I was sitting here after a recent phone call in which I heard some sad news. It was not the news itself that got me thinking as much as it was that it involved my family. I write a lot of things on facebook that come from my heart and my mind after a conversation in the presence of my Father. Seeking His face and being in His presence feeds my soul, nurtures my spirit and provides balance in this stress-filled world we live in. I read this quote by Edward R. Murrow “The obscure we see eventually. The completely obvious, it seems, takes longer.” It is along those lines that I draft this post.
As we enter into the holiday season..Thanksgiving and Christmas, it reminds me of past holidays. You might not know this of me, but these two holidays used to be my most dreaded. The trueness of the season eventually illuminated the pretense and artificial behaviors of people in my circle. Since it is my circle, I have to take full responsibilty for the people in it. Whether invited, born into, married into, work with, live next door to….they were there because I granted access. Everybody contributed fruit in this circle…just not all of it was good fruit. Some brought, jealousy, lies, deceit, while other brought love, respect, compassion. Some provided gifts of a stab in the back while others were there to nurse the wound. Ok, that was the obscure part…eventually I opened my eyes and ears to see and hear the Word.

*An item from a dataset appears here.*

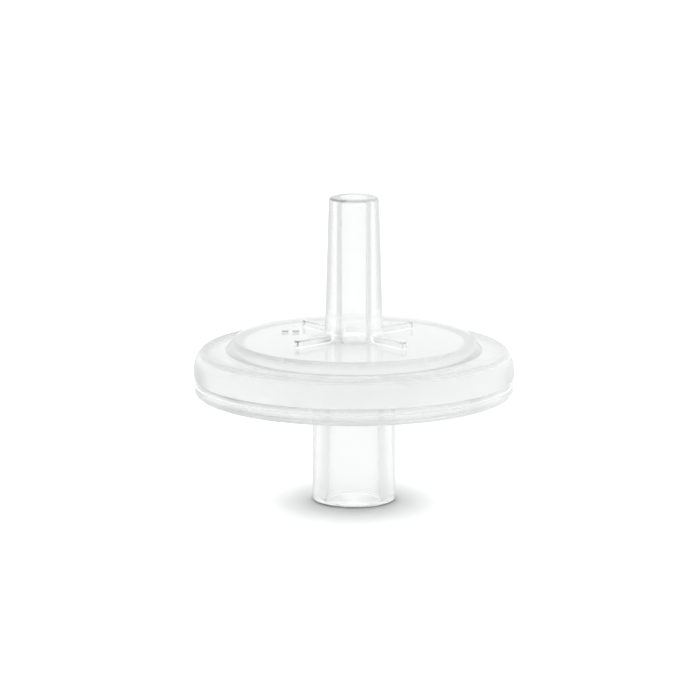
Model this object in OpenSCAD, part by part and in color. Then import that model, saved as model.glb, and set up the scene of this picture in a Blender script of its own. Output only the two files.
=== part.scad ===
// Slip-luer syringe filter: a thin round housing of two welded shells around a membrane.
// It stands on its inlet hub, with the outlet spout upward.
// Origin: centre of the hub's mouth. +Z runs up through hub, housing and spout. Millimetres.

/* [Rim] */
// Outside diameter of the welded rim
rim_d = 25.1; // [22:0.1:32]
// Height of the rim, from its underside to the flat land on top
rim_h = 3.5; // [2.9:0.1:5]
// Radius of the rim's upper edge
shoulder_r = 0.6; // [0.2:0.05:0.8]
// Height over which the rim's side bows inward
bow_h = 1.6; // [1:0.1:1.9]
// Radius of that bow
bow_r = 2.6; // [2:0.1:8]
// Radius of the rim's lower edge
lip_r = 0.5; // [0.2:0.05:0.6]
// Thickness of the inlet shell's flange, which shows as the lip below the seam
flange_t = 0.9; // [0.7:0.1:1.1]
// How far the flange stays inside the outlet shell's skirt
flange_inset = 0.05; // [0:0.01:0.2]
// Height of the seam groove above the flange
seam_h = 0.45; // [0.2:0.05:0.6]
// Depth of the seam groove
seam_depth = 0.15; // [0.05:0.01:0.3]

/* [Raised plate] */
// Rise of the plate above the rim's land
plate_rise = 0.9; // [0.5:0.1:1.4]
// How far the plate's side leans inward over that rise
plate_draft = 0.75; // [0.1:0.05:0.9]
// How far the plate's foot reaches past the membrane's seat
plate_over = 0.15; // [0:0.05:0.4]
// Radius of the plate's upper edge
plate_edge_r = 0.12; // [0.05:0.01:0.2]
// Radius in the corner between the plate's side and the land
plate_foot_r = 0.15; // [0.05:0.01:0.25]
// Wall thickness of both shells' discs
wall = 1.1; // [0.9:0.1:1.4]

/* [Outlet spout] */
// Height of the spout above the plate
spout_h = 11.2; // [8:0.1:14]
// Diameter of the male luer cone at its tip
luer_tip_d = 3.93; // [3.9:0.01:3.99]
// Taper of both luer cones, as change of diameter per length
luer_taper = 0.06; // [0.055:0.001:0.065]
// Diameter of the round bore through the spout
outlet_bore_d = 2.1; // [1:0.1:2.6]
// Radius of the tip's outer edge
tip_edge_r = 0.3; // [0.1:0.05:0.4]
// Radius of the bore's edge at the tip
bore_edge_r = 0.12; // [0.05:0.01:0.2]
// Radius where the spout meets the plate
spout_root_r = 0.3; // [0.1:0.05:0.5]

/* [Gussets] */
// Number of gussets around the spout's foot
gusset_count = 4; // [2:1:8]
// Reach of a gusset from the axis
gusset_reach = 6.0; // [4:0.1:8]
// Height of a gusset above the plate
gusset_h = 0.6; // [0.3:0.05:1.5]
// Width of a gusset
gusset_w = 0.5; // [0.3:0.05:1]
// Direction of the first gusset, counter-clockwise from +X
gusset_turn = 41; // [0:1:90]

/* [Inlet hub] */
// Height from the hub's mouth to the rim's underside
hub_h = 8.5; // [7:0.1:12]
// Outside diameter of the hub
hub_d = 6.5; // [6:0.1:8]
// Diameter of the female luer socket at its mouth
socket_d = 4.3; // [4.27:0.005:4.315]
// Diameter of the round port between socket and filter chamber
inlet_bore_d = 1.8; // [1:0.1:2.6]
// Length of that port
inlet_bore_l = 2.1; // [1:0.1:3]
// Radius of the mouth's outer edge
hub_edge_r = 0.2; // [0.05:0.05:0.4]
// Width of the lead-in chamfer at the mouth
lead_in = 0.15; // [0.05:0.05:0.3]
// Radius where the hub meets the housing's underside
hub_root_r = 0.6; // [0.2:0.1:1]

/* [Membrane and its support] */
// Thickness of the membrane
membrane_t = 0.2; // [0.1:0.02:0.4]
// Width of the membrane's rim held between the shells
clamp_w = 0.8; // [0.5:0.1:1.5]
// Gap between the membrane's edge and the tongue around it
membrane_edge_gap = 0.45; // [0.1:0.05:1]
// Height of the outlet shell's support ridges
outlet_ridge_h = 0.4; // [0.2:0.05:0.6]
// Height of the inlet shell's spreading ridges
inlet_ridge_h = 0.3; // [0.2:0.05:0.5]
// Width of a ridge
ridge_w = 0.6; // [0.3:0.05:0.8]
// Distance from one ridge to the next, on the outlet side
outlet_pitch = 1.2; // [0.9:0.05:2]
// Distance from one ridge to the next, on the inlet side
inlet_pitch = 1.6; // [1:0.1:2.5]
// Radius at which the ridges start
ridge_start_r = 1.9; // [1.6:0.1:3]
// Number of radial channels that cross the outlet ridges
outlet_channels = 8; // [4:1:12]
// Number of radial channels that cross the inlet ridges
inlet_channels = 6; // [3:1:12]
// Width of a radial channel
channel_w = 0.7; // [0.4:0.05:1]

/* [Weld joint] */
// Thickness of the outlet shell's skirt
skirt_t = 1.1; // [0.9:0.1:1.5]
// Thickness of the inlet shell's fence, inside the skirt
fence_t = 0.45; // [0.3:0.05:0.8]
// Thickness of the outlet shell's tongue, inside the fence
tongue_t = 0.95; // [0.6:0.05:1.2]
// Radial clearance between the nested rings
joint_gap = 0.05; // [0.02:0.01:0.1]
// Height of the groove's floor above the flange
groove_floor_h = 0.5; // [0.3:0.1:0.7]
// Pocket left above the fence for melted flash
flash_gap = 0.1; // [0.05:0.01:0.2]
// Thickness of the wall between the groove and the recess in the underside
recess_wall = 0.9; // [0.7:0.1:1.2]
// Radius in the recess's corner
recess_r = 0.3; // [0.1:0.05:0.5]

/* [Hidden] */
$fn = 96;

// Overlap that keeps cuts and joins clean
eps = 0.01;

// Radii from the outside of the rim to the filter chamber, ring by ring
rim_r = rim_d / 2;
flange_r = rim_r - flange_inset;
skirt_in_r = rim_r - skirt_t;
fence_out_r = skirt_in_r - joint_gap;
fence_in_r = fence_out_r - fence_t;
tongue_out_r = fence_in_r - joint_gap;
tongue_in_r = tongue_out_r - tongue_t;
table_r = tongue_in_r - joint_gap;
membrane_r = tongue_in_r - membrane_edge_gap;
chamber_r = membrane_r - clamp_w;
recess_out_r = table_r - recess_wall;
plate_bottom_r = tongue_in_r + plate_over;
plate_top_r = plate_bottom_r - plate_draft;

// Heights from the rim's underside up
rim_z = hub_h;
flange_z = rim_z + flange_t;
groove_z = flange_z + groove_floor_h;
land_z = rim_z + rim_h;
plate_z = land_z + plate_rise;
tip_z = plate_z + spout_h;

// Heights from the plate down through the filter
ceiling_z = plate_z - wall;
membrane_top_z = ceiling_z - outlet_ridge_h;
membrane_bottom_z = membrane_top_z - membrane_t;
floor_z = membrane_bottom_z - inlet_ridge_h;
underside_z = floor_z - wall;

// The luer cones
luer_slope = luer_taper / 2;
tip_r = luer_tip_d / 2;
spout_root_at_r = tip_r + luer_slope * spout_h;
socket_r = socket_d / 2;
socket_depth = floor_z - inlet_bore_l;
socket_end_r = socket_r - luer_slope * socket_depth;

// The rim's side: a bow of radius bow_r, and a shoulder arc that meets it and the land smoothly
bow_z = land_z - bow_h;
bow_centre_r = rim_r - bow_r;
shoulder_z = land_z - shoulder_r;
shoulder_angle = asin((shoulder_z - bow_z) / (bow_r - shoulder_r));
shoulder_centre_r = bow_centre_r + (bow_r - shoulder_r) * cos(shoulder_angle);

// Rectangle of a half profile, from radius r0 to r1 and from height z0 to z1
module ring(r0, r1, z0, z1) {
    translate([r0, z0]) square([r1 - r0, z1 - z0]);
}

// Square-cornered piece with a concave arc, at a right-angled corner at the origin. The arc's centre
// lies towards sx, sy. Subtracted it rounds a convex edge, added it fills a concave corner.
module corner(r, sx, sy) {
    difference() {
        translate([sx > 0 ? -eps : -r, sy > 0 ? -eps : -r]) square(r + eps);
        translate([sx * r, sy * r]) circle(r);
    }
}

// Solid outline of the rim's skirt and land, without its inside
module skirt_outline() {
    reach = rim_d;
    difference() {
        union() {
            ring(0, rim_r, flange_z + seam_h, bow_z);
            ring(0, rim_r - seam_depth, flange_z, bow_z);
            ring(0, bow_centre_r, bow_z - eps, land_z);
            intersection() {
                translate([bow_centre_r, bow_z]) circle(bow_r);
                ring(bow_centre_r - eps, rim_r, bow_z - eps, land_z);
            }
        }
        difference() {
            translate([shoulder_centre_r, shoulder_z]) polygon([
                [0, 0],
                [reach * cos(shoulder_angle), reach * sin(shoulder_angle)],
                [0, reach]
            ]);
            translate([shoulder_centre_r, shoulder_z]) circle(shoulder_r);
        }
    }
}

// Raised plate with its drafted side
module plate_outline() {
    lean = atan(plate_draft / plate_rise);
    difference() {
        polygon([
            [0, land_z - eps], [plate_bottom_r, land_z - eps], [plate_bottom_r, land_z],
            [plate_top_r, plate_z], [0, plate_z]
        ]);
        translate([plate_top_r, plate_z]) blunt(plate_edge_r, 90 + lean);
    }
    translate([plate_bottom_r, land_z]) foot_fill(plate_foot_r, 90 + lean);
}

// Cutter that rounds the corner at the origin between a flat top, to the left, and a side that
// falls away to the right. angle is the material's angle in the corner.
module blunt(r, angle) {
    back = r / tan(angle / 2);
    difference() {
        polygon([
            [-back, 0], [-back, r], [r, r], [r, -r],
            [-back * cos(angle), -back * sin(angle)]
        ]);
        translate([-back, -r]) circle(r);
    }
}

// Filler for the corner at the origin between a flat land, to the right, and a side that leans
// back to the left. angle is the open angle in the corner.
module foot_fill(r, angle) {
    back = r / tan(angle / 2);
    difference() {
        polygon([
            [back, 0], [back, -eps], [0, -eps],
            [back * cos(angle), back * sin(angle)], [back, r]
        ]);
        translate([back, r]) circle(r);
    }
}

// Spout with its luer cone, rounded tip and root
module spout_outline() {
    difference() {
        polygon([
            [0, plate_z - eps], [spout_root_at_r, plate_z - eps], [spout_root_at_r, plate_z],
            [tip_r, tip_z], [0, tip_z]
        ]);
        translate([tip_r, tip_z]) corner(tip_edge_r, -1, -1);
    }
    translate([spout_root_at_r, plate_z]) corner(spout_root_r, 1, 1);
}

// Everything inside the outlet shell: bore, chamber, membrane seat and the joint's grooves
module outlet_hollow() {
    below = flange_z - 1;
    ring(0, outlet_bore_d / 2, below, tip_z + 1);
    translate([outlet_bore_d / 2, tip_z]) corner(bore_edge_r, 1, -1);
    ring(0, chamber_r, below, ceiling_z);
    ring(0, tongue_in_r, below, membrane_top_z);
    ring(0, tongue_out_r, below, groove_z);
    ring(tongue_out_r, skirt_in_r, below, membrane_bottom_z + flash_gap);
}

// Concentric ridges crossed by radial channels, between z0 and z1. The last ridge starts at least
// a pitch inside the chamber's wall, so a ring stays free around it.
module ridges(z0, z1, pitch, channels) {
    last = floor((chamber_r - ridge_start_r - pitch) / pitch);
    translate([0, 0, z0]) linear_extrude(z1 - z0) difference() {
        for (i = [0:last]) difference() {
            circle(ridge_start_r + i * pitch + ridge_w);
            circle(ridge_start_r + i * pitch);
        }
        for (a = [0:channels - 1]) rotate(a * 360 / channels)
            translate([0, -channel_w / 2]) square([chamber_r, channel_w]);
    }
}

// Straight bars around the spout's foot
module gussets() {
    start = tip_r;
    for (a = [0:gusset_count - 1]) rotate(gusset_turn + a * 360 / gusset_count)
        translate([start, -gusset_w / 2, plate_z - eps])
            cube([gusset_reach - start, gusset_w, gusset_h + eps]);
}

module outlet_shell() {
    color([0.90, 0.93, 0.92, 0.45]) {
        difference() {
            union() {
                rotate_extrude() {
                    skirt_outline();
                    plate_outline();
                    spout_outline();
                }
                gussets();
            }
            rotate_extrude() outlet_hollow();
        }
        ridges(membrane_top_z, ceiling_z + eps, outlet_pitch, outlet_channels);
    }
}

// Half profile of the inlet shell: flange, fence, table, hub and root fillets
module inlet_outline() {
    hub_r = hub_d / 2;
    difference() {
        union() {
            ring(0, flange_r, rim_z, flange_z);
            ring(0, fence_in_r + eps, rim_z, groove_z);
            ring(fence_in_r, fence_out_r, rim_z, membrane_bottom_z);
            ring(0, table_r, rim_z, floor_z);
            ring(chamber_r, table_r, rim_z, membrane_bottom_z);
        }
        translate([flange_r, rim_z]) corner(lip_r, -1, 1);
        ring(hub_r, recess_out_r, rim_z - 1, underside_z);
    }
    translate([hub_r, underside_z]) corner(hub_root_r, 1, -1);
    translate([recess_out_r, underside_z]) corner(recess_r, -1, -1);
    difference() {
        ring(0, hub_r, 0, rim_z + eps);
        translate([hub_r, 0]) corner(hub_edge_r, -1, 1);
    }
}

// Luer socket with its lead-in, and the port beyond it
module inlet_hollow() {
    polygon([
        [0, -1], [socket_r + lead_in + 1, -1], [socket_r + lead_in, 0], [socket_r, lead_in],
        [socket_end_r, socket_depth], [0, socket_depth]
    ]);
    ring(0, inlet_bore_d / 2, -1, floor_z + 1);
}

module inlet_shell() {
    color([0.86, 0.90, 0.89, 0.45]) {
        rotate_extrude() difference() {
            inlet_outline();
            inlet_hollow();
        }
        ridges(floor_z - eps, membrane_bottom_z, inlet_pitch, inlet_channels);
    }
}

module membrane() {
    color("white") translate([0, 0, membrane_bottom_z]) cylinder(h = membrane_t, r = membrane_r);
}

outlet_shell();
inlet_shell();
membrane();
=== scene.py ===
"""Syringe filter: smooth clear shells and a white membrane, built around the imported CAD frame.

Sizes are in millimetres until they go into a mesh. Materials work in metres, as Blender does.
"""
import math

import bmesh
import bpy
from mathutils import Matrix, Vector


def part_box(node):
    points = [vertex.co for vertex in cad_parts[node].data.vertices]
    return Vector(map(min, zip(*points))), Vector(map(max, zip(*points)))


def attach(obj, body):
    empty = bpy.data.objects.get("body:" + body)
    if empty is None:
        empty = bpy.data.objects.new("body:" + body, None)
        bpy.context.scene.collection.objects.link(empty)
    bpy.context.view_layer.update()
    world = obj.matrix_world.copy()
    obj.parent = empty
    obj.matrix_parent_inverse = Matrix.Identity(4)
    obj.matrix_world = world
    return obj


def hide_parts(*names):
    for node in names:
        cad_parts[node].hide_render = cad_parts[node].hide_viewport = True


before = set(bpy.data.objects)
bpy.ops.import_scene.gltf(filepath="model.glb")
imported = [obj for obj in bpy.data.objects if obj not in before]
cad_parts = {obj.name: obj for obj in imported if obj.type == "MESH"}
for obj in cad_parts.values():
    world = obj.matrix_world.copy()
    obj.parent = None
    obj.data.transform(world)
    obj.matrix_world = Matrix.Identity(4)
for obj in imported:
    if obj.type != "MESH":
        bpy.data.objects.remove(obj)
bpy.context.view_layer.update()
MM = 0.001

# ---------------------------------------------------------------- sizes from the frame
outlet_lo, outlet_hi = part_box("outlet_shell")
membrane_lo, membrane_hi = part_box("membrane")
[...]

My Father always shows me things. He has done so consistently since I was a child…I think as young as 4 or 5 years old. No, I don’t know the future. It ain’t like that. Just, when I am close to Him and I open my heart to hear…He speaks to me. One night while I was asleep…or at least I thought I was..I heard a whisper say…”Why do you need all these people?” Every night for a week…I heard the whisper…”Why do you need all these people?” Have you ever tried to avoid doing something you didn’t want to do? Well, that was my plan until my Father shook the bed! He shook the bed and woke me up. I sat up in the bed…fully awake…and the bed was still shaking! My God, I cried! What is going on??? And He said: “WHY DO YOU NEED ALL THESE PEOPLE?” I got out of that bed, stared at my still sleeping husband and wondered if I was tripping. I might have convinced myself had I not touched the bed and could feel it vibrating. Let me tell you something…my momma said don’t play with the Lord. I stop playing! I realized that my fear of being alone during the holidays lead me to increase my circle with warm bodies. There were no prerequisites… just increase the numbers. As I have grown wiser (I hope) I have learned to pick my circle members based on the fruits they provide. I mean, who really needs to be stabbed in the back everyday? I’m just saying!
So, what obvious thing(s) are you avoiding? Don’t let the Father shake you out of bed in the middle of the night before you figure this one out! Is it the circle you’ve created? Are you holding on to so many bags filled with issues, hurts, drama and crap that you can’t afford to fly?? Are you afraid to admit you are not perfect? Perhaps your fruit isn’t all that good….rotten even. Is your pride preventing you from apologizing, to your mother, brother, sister, children, even your spouse! Are you a liar to yourself and to others? Do you care more about how people see you that how God knows you. Are you artificial? Can you handle the truth?
Realizing and accepting the obvious takes longer because the truth isn’t always good to hear but it is good for us. I tried to ignore my obvious and couldn’t. You might even think you’re doing a great job of ignoring your obvious…but how is your health? After awhile all bad fruit rottens and when it does the smell will rock you out of a sound sleep!
Get it together family…I know it takes time. May I remind you family….Time waits for no one….Tick-Tick-Tick….what’s your obvious?